• Exercise input

================================

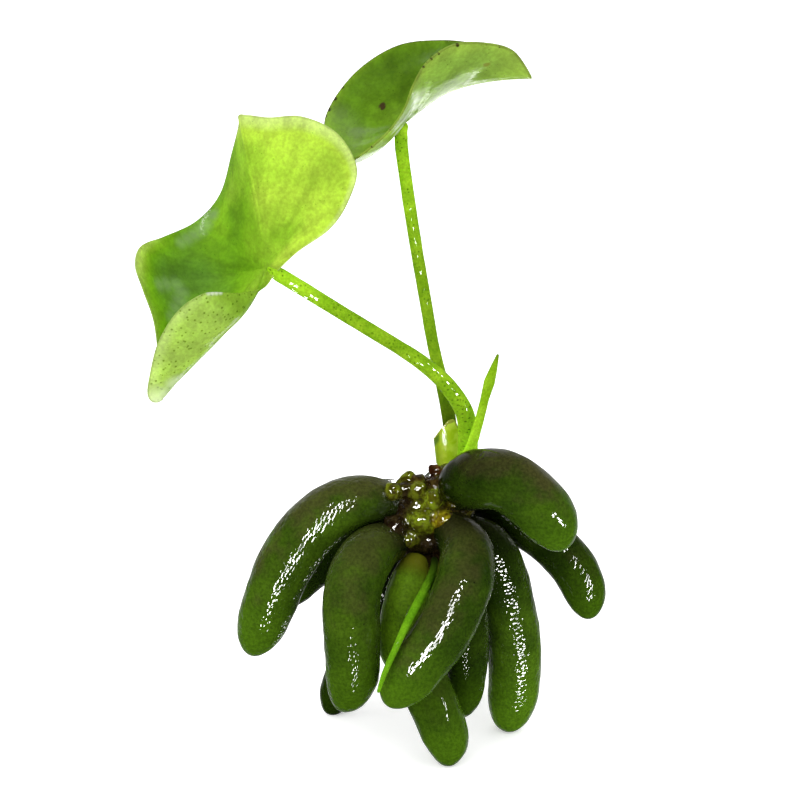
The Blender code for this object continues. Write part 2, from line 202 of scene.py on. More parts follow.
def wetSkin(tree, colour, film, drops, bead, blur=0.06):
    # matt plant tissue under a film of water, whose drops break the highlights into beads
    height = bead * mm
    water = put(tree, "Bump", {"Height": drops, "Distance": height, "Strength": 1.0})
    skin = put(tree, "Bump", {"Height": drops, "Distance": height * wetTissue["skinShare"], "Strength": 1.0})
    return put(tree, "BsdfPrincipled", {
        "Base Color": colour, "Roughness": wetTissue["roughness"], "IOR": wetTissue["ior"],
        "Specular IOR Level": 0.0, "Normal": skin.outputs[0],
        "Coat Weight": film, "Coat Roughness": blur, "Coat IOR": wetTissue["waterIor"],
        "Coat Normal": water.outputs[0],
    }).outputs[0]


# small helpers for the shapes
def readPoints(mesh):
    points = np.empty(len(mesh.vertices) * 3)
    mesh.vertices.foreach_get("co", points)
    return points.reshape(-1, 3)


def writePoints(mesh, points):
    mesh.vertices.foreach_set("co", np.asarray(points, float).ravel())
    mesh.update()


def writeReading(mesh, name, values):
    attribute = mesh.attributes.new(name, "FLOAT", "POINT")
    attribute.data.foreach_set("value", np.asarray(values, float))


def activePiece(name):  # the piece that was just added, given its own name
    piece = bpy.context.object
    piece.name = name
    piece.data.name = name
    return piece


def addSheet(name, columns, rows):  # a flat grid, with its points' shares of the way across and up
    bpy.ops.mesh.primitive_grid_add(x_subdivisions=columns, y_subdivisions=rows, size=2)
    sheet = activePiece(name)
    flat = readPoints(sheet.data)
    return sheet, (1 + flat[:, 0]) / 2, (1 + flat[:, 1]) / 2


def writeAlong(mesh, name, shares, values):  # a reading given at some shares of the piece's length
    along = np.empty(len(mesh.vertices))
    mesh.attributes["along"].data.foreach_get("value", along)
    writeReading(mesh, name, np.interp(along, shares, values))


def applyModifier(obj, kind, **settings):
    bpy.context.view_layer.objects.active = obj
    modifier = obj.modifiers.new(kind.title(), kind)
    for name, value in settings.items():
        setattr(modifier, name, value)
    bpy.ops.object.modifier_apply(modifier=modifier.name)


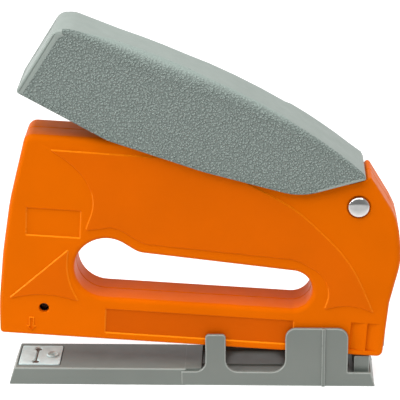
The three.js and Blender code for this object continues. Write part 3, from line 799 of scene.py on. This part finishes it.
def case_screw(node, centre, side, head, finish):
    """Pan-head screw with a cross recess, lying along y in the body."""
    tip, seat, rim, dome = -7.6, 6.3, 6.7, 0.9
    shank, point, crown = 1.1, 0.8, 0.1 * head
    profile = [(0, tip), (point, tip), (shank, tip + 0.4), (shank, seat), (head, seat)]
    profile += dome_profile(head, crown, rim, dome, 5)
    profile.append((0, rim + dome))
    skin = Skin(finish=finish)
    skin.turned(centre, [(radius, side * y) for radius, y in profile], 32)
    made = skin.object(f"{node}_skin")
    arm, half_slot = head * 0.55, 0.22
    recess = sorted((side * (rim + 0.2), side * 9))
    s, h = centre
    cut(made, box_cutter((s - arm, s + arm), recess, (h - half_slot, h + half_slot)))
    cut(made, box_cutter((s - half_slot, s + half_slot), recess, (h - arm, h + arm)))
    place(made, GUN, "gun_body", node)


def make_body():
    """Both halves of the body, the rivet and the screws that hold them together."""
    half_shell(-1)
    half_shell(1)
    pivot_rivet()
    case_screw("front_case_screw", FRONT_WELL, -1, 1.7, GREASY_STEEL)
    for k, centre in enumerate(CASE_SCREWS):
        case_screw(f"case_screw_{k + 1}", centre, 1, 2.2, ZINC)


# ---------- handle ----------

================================

• Given problem
Your task is to return the full listing exactly as it was given.

• Response to the task
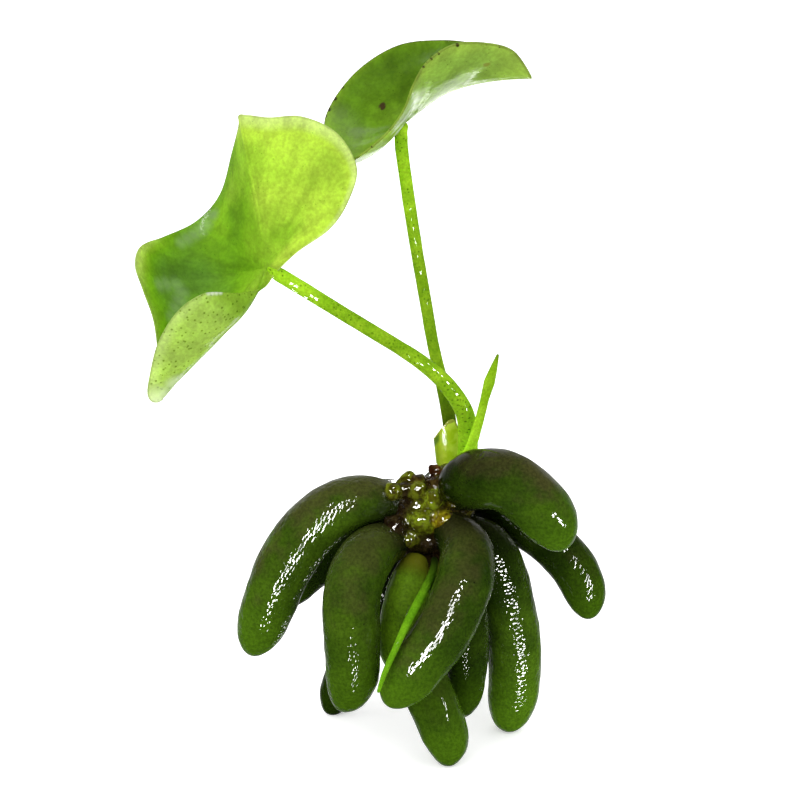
The Blender code for this object continues. Write part 2, from line 202 of scene.py on. More parts follow.
def wetSkin(tree, colour, film, drops, bead, blur=0.06):
    # matt plant tissue under a film of water, whose drops break the highlights into beads
    height = bead * mm
    water = put(tree, "Bump", {"Height": drops, "Distance": height, "Strength": 1.0})
    skin = put(tree, "Bump", {"Height": drops, "Distance": height * wetTissue["skinShare"], "Strength": 1.0})
    return put(tree, "BsdfPrincipled", {
        "Base Color": colour, "Roughness": wetTissue["roughness"], "IOR": wetTissue["ior"],
        "Specular IOR Level": 0.0, "Normal": skin.outputs[0],
        "Coat Weight": film, "Coat Roughness": blur, "Coat IOR": wetTissue["waterIor"],
        "Coat Normal": water.outputs[0],
    }).outputs[0]


# small helpers for the shapes
def readPoints(mesh):
    points = np.empty(len(mesh.vertices) * 3)
    mesh.vertices.foreach_get("co", points)
    return points.reshape(-1, 3)


def writePoints(mesh, points):
    mesh.vertices.foreach_set("co", np.asarray(points, float).ravel())
    mesh.update()


def writeReading(mesh, name, values):
    attribute = mesh.attributes.new(name, "FLOAT", "POINT")
    attribute.data.foreach_set("value", np.asarray(values, float))


def activePiece(name):  # the piece that was just added, given its own name
    piece = bpy.context.object
    piece.name = name
    piece.data.name = name
    return piece


def addSheet(name, columns, rows):  # a flat grid, with its points' shares of the way across and up
    bpy.ops.mesh.primitive_grid_add(x_subdivisions=columns, y_subdivisions=rows, size=2)
    sheet = activePiece(name)
    flat = readPoints(sheet.data)
    return sheet, (1 + flat[:, 0]) / 2, (1 + flat[:, 1]) / 2


def writeAlong(mesh, name, shares, values):  # a reading given at some shares of the piece's length
    along = np.empty(len(mesh.vertices))
    mesh.attributes["along"].data.foreach_get("value", along)
    writeReading(mesh, name, np.interp(along, shares, values))


def applyModifier(obj, kind, **settings):
    bpy.context.view_layer.objects.active = obj
    modifier = obj.modifiers.new(kind.title(), kind)
    for name, value in settings.items():
        setattr(modifier, name, value)
    bpy.ops.object.modifier_apply(modifier=modifier.name)


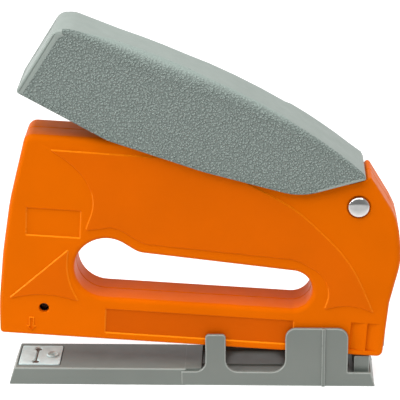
The three.js and Blender code for this object continues. Write part 3, from line 799 of scene.py on. This part finishes it.
def case_screw(node, centre, side, head, finish):
    """Pan-head screw with a cross recess, lying along y in the body."""
    tip, seat, rim, dome = -7.6, 6.3, 6.7, 0.9
    shank, point, crown = 1.1, 0.8, 0.1 * head
    profile = [(0, tip), (point, tip), (shank, tip + 0.4), (shank, seat), (head, seat)]
    profile += dome_profile(head, crown, rim, dome, 5)
    profile.append((0, rim + dome))
    skin = Skin(finish=finish)
    skin.turned(centre, [(radius, side * y) for radius, y in profile], 32)
    made = skin.object(f"{node}_skin")
    arm, half_slot = head * 0.55, 0.22
    recess = sorted((side * (rim + 0.2), side * 9))
    s, h = centre
    cut(made, box_cutter((s - arm, s + arm), recess, (h - half_slot, h + half_slot)))
    cut(made, box_cutter((s - half_slot, s + half_slot), recess, (h - arm, h + arm)))
    place(made, GUN, "gun_body", node)


def make_body():
    """Both halves of the body, the rivet and the screws that hold them together."""
    half_shell(-1)
    half_shell(1)
    pivot_rivet()
    case_screw("front_case_screw", FRONT_WELL, -1, 1.7, GREASY_STEEL)
    for k, centre in enumerate(CASE_SCREWS):
        case_screw(f"case_screw_{k + 1}", centre, 1, 2.2, ZINC)


# ---------- handle ----------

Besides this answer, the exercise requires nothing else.